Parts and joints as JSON
◇ ◇ ◇

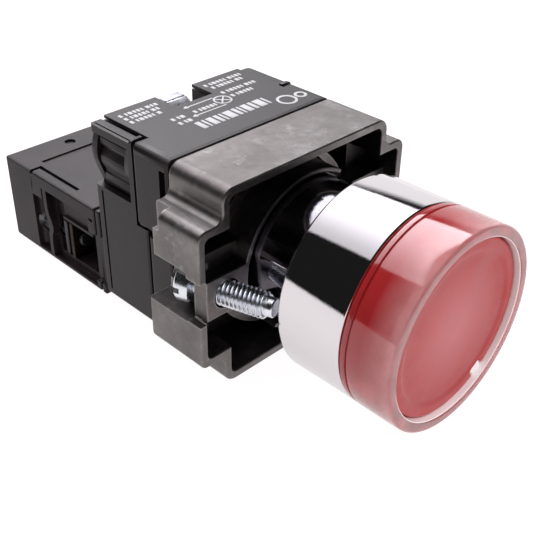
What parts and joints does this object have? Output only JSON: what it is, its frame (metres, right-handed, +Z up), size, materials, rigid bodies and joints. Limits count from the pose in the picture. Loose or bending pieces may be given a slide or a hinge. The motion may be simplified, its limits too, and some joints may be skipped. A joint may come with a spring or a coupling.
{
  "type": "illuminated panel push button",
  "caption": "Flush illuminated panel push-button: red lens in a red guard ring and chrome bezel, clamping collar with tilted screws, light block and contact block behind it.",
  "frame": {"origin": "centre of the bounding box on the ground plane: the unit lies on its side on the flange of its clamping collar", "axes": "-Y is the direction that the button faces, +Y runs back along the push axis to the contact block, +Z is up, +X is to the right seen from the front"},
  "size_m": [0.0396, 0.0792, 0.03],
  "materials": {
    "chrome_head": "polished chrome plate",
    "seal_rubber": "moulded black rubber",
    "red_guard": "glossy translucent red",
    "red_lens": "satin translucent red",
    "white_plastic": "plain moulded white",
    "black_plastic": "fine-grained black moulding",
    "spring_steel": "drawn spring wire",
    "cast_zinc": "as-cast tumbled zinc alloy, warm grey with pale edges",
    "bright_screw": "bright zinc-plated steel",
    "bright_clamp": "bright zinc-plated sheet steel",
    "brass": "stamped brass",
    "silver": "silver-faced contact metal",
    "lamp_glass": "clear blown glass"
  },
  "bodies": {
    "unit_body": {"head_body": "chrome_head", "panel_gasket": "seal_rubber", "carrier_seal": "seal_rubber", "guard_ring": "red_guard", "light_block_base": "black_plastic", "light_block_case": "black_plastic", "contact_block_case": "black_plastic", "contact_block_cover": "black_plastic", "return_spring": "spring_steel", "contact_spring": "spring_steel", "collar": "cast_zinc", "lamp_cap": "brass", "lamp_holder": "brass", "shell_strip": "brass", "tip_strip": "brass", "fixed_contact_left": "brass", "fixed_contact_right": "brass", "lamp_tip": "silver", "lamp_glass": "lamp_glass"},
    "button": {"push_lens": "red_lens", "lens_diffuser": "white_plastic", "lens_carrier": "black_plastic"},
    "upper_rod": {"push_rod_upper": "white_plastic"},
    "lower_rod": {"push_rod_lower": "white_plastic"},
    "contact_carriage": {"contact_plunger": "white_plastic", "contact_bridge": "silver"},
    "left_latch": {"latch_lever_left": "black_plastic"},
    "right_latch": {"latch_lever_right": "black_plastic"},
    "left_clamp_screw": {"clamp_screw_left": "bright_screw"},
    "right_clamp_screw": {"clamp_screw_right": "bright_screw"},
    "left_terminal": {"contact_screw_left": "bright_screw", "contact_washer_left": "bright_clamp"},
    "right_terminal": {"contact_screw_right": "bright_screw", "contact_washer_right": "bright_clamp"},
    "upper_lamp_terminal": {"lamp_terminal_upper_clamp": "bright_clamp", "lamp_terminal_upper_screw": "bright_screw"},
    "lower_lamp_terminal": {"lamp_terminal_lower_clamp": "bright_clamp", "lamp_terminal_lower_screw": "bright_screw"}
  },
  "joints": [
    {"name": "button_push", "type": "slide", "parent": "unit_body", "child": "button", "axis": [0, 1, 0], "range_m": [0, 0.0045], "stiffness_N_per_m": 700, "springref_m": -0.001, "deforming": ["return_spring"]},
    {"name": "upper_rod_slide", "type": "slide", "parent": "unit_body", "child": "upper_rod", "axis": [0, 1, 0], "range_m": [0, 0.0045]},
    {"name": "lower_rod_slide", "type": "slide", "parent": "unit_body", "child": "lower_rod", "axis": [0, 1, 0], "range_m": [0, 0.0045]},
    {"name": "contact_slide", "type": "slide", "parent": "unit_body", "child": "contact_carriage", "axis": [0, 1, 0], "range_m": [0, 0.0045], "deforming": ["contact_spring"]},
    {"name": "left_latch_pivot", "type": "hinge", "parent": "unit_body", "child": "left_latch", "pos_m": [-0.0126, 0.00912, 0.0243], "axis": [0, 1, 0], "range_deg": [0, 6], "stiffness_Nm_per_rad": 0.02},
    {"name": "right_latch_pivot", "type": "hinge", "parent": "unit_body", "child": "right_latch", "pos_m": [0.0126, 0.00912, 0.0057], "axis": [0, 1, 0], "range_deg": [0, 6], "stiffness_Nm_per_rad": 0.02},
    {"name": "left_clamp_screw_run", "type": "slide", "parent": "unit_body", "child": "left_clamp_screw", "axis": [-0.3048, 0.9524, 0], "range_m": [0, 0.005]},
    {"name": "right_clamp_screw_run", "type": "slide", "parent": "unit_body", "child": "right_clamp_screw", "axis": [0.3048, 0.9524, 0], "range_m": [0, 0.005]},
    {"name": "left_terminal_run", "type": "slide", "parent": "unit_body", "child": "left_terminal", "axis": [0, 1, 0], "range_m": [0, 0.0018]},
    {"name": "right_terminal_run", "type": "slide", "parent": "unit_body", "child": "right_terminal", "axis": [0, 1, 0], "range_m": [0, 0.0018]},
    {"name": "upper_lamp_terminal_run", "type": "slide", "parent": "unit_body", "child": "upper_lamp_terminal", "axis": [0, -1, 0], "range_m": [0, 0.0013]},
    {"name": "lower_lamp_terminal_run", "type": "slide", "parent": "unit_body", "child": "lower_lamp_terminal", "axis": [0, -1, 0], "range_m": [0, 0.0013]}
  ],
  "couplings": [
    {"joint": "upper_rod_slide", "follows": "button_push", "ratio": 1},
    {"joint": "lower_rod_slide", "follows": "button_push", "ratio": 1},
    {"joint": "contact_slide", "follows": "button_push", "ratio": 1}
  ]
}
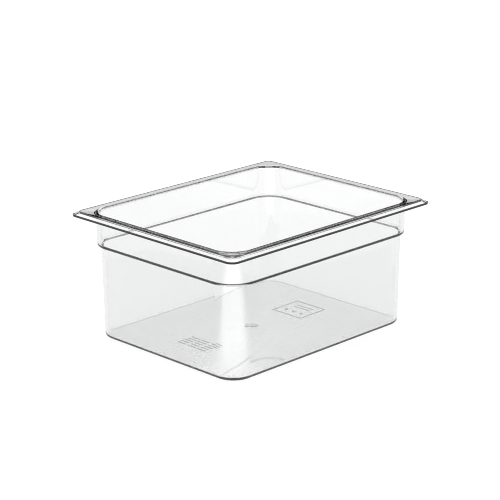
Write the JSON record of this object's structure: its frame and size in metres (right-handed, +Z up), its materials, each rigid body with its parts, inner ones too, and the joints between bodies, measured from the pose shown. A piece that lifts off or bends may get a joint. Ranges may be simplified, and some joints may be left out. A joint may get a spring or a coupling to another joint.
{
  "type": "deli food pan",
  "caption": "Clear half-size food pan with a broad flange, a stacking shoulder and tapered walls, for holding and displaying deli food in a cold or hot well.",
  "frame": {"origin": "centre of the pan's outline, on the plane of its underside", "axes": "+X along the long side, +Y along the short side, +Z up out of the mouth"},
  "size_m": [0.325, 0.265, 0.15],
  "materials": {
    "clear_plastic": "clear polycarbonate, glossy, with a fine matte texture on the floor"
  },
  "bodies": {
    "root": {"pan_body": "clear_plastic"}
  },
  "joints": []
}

◇ ◇ ◇

Stated exercise -
Return all of the above records exactly, leaving no line out.

Reply -
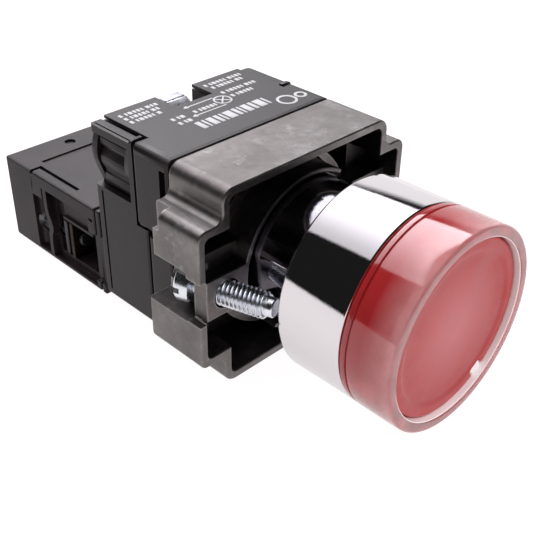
What parts and joints does this object have? Output only JSON: what it is, its frame (metres, right-handed, +Z up), size, materials, rigid bodies and joints. Limits count from the pose in the picture. Loose or bending pieces may be given a slide or a hinge. The motion may be simplified, its limits too, and some joints may be skipped. A joint may come with a spring or a coupling.
{
  "type": "illuminated panel push button",
  "caption": "Flush illuminated panel push-button: red lens in a red guard ring and chrome bezel, clamping collar with tilted screws, light block and contact block behind it.",
  "frame": {"origin": "centre of the bounding box on the ground plane: the unit lies on its side on the flange of its clamping collar", "axes": "-Y is the direction that the button faces, +Y runs back along the push axis to the contact block, +Z is up, +X is to the right seen from the front"},
  "size_m": [0.0396, 0.0792, 0.03],
  "materials": {
    "chrome_head": "polished chrome plate",
    "seal_rubber": "moulded black rubber",
    "red_guard": "glossy translucent red",
    "red_lens": "satin translucent red",
    "white_plastic": "plain moulded white",
    "black_plastic": "fine-grained black moulding",
    "spring_steel": "drawn spring wire",
    "cast_zinc": "as-cast tumbled zinc alloy, warm grey with pale edges",
    "bright_screw": "bright zinc-plated steel",
    "bright_clamp": "bright zinc-plated sheet steel",
    "brass": "stamped brass",
    "silver": "silver-faced contact metal",
    "lamp_glass": "clear blown glass"
  },
  "bodies": {
    "unit_body": {"head_body": "chrome_head", "panel_gasket": "seal_rubber", "carrier_seal": "seal_rubber", "guard_ring": "red_guard", "light_block_base": "black_plastic", "light_block_case": "black_plastic", "contact_block_case": "black_plastic", "contact_block_cover": "black_plastic", "return_spring": "spring_steel", "contact_spring": "spring_steel", "collar": "cast_zinc", "lamp_cap": "brass", "lamp_holder": "brass", "shell_strip": "brass", "tip_strip": "brass", "fixed_contact_left": "brass", "fixed_contact_right": "brass", "lamp_tip": "silver", "lamp_glass": "lamp_glass"},
    "button": {"push_lens": "red_lens", "lens_diffuser": "white_plastic", "lens_carrier": "black_plastic"},
    "upper_rod": {"push_rod_upper": "white_plastic"},
    "lower_rod": {"push_rod_lower": "white_plastic"},
    "contact_carriage": {"contact_plunger": "white_plastic", "contact_bridge": "silver"},
    "left_latch": {"latch_lever_left": "black_plastic"},
    "right_latch": {"latch_lever_right": "black_plastic"},
    "left_clamp_screw": {"clamp_screw_left": "bright_screw"},
    "right_clamp_screw": {"clamp_screw_right": "bright_screw"},
    "left_terminal": {"contact_screw_left": "bright_screw", "contact_washer_left": "bright_clamp"},
    "right_terminal": {"contact_screw_right": "bright_screw", "contact_washer_right": "bright_clamp"},
    "upper_lamp_terminal": {"lamp_terminal_upper_clamp": "bright_clamp", "lamp_terminal_upper_screw": "bright_screw"},
    "lower_lamp_terminal": {"lamp_terminal_lower_clamp": "bright_clamp", "lamp_terminal_lower_screw": "bright_screw"}
  },
  "joints": [
    {"name": "button_push", "type": "slide", "parent": "unit_body", "child": "button", "axis": [0, 1, 0], "range_m": [0, 0.0045], "stiffness_N_per_m": 700, "springref_m": -0.001, "deforming": ["return_spring"]},
    {"name": "upper_rod_slide", "type": "slide", "parent": "unit_body", "child": "upper_rod", "axis": [0, 1, 0], "range_m": [0, 0.0045]},
    {"name": "lower_rod_slide", "type": "slide", "parent": "unit_body", "child": "lower_rod", "axis": [0, 1, 0], "range_m": [0, 0.0045]},
    {"name": "contact_slide", "type": "slide", "parent": "unit_body", "child": "contact_carriage", "axis": [0, 1, 0], "range_m": [0, 0.0045], "deforming": ["contact_spring"]},
    {"name": "left_latch_pivot", "type": "hinge", "parent": "unit_body", "child": "left_latch", "pos_m": [-0.0126, 0.00912, 0.0243], "axis": [0, 1, 0], "range_deg": [0, 6], "stiffness_Nm_per_rad": 0.02},
    {"name": "right_latch_pivot", "type": "hinge", "parent": "unit_body", "child": "right_latch", "pos_m": [0.0126, 0.00912, 0.0057], "axis": [0, 1, 0], "range_deg": [0, 6], "stiffness_Nm_per_rad": 0.02},
    {"name": "left_clamp_screw_run", "type": "slide", "parent": "unit_body", "child": "left_clamp_screw", "axis": [-0.3048, 0.9524, 0], "range_m": [0, 0.005]},
    {"name": "right_clamp_screw_run", "type": "slide", "parent": "unit_body", "child": "right_clamp_screw", "axis": [0.3048, 0.9524, 0], "range_m": [0, 0.005]},
    {"name": "left_terminal_run", "type": "slide", "parent": "unit_body", "child": "left_terminal", "axis": [0, 1, 0], "range_m": [0, 0.0018]},
    {"name": "right_terminal_run", "type": "slide", "parent": "unit_body", "child": "right_terminal", "axis": [0, 1, 0], "range_m": [0, 0.0018]},
    {"name": "upper_lamp_terminal_run", "type": "slide", "parent": "unit_body", "child": "upper_lamp_terminal", "axis": [0, -1, 0], "range_m": [0, 0.0013]},
    {"name": "lower_lamp_terminal_run", "type": "slide", "parent": "unit_body", "child": "lower_lamp_terminal", "axis": [0, -1, 0], "range_m": [0, 0.0013]}
  ],
  "couplings": [
    {"joint": "upper_rod_slide", "follows": "button_push", "ratio": 1},
    {"joint": "lower_rod_slide", "follows": "button_push", "ratio": 1},
    {"joint": "contact_slide", "follows": "button_push", "ratio": 1}
  ]
}
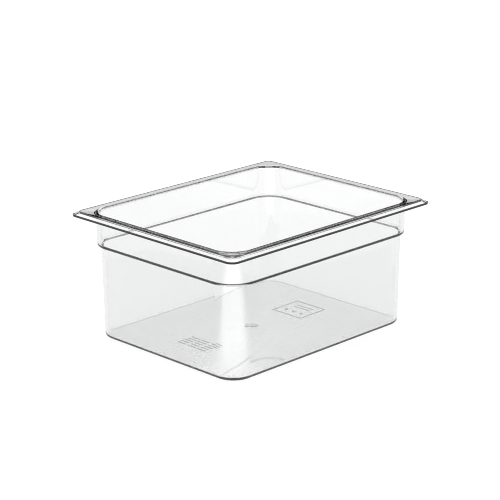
Write the JSON record of this object's structure: its frame and size in metres (right-handed, +Z up), its materials, each rigid body with its parts, inner ones too, and the joints between bodies, measured from the pose shown. A piece that lifts off or bends may get a joint. Ranges may be simplified, and some joints may be left out. A joint may get a spring or a coupling to another joint.
{
  "type": "deli food pan",
  "caption": "Clear half-size food pan with a broad flange, a stacking shoulder and tapered walls, for holding and displaying deli food in a cold or hot well.",
  "frame": {"origin": "centre of the pan's outline, on the plane of its underside", "axes": "+X along the long side, +Y along the short side, +Z up out of the mouth"},
  "size_m": [0.325, 0.265, 0.15],
  "materials": {
    "clear_plastic": "clear polycarbonate, glossy, with a fine matte texture on the floor"
  },
  "bodies": {
    "root": {"pan_body": "clear_plastic"}
  },
  "joints": []
}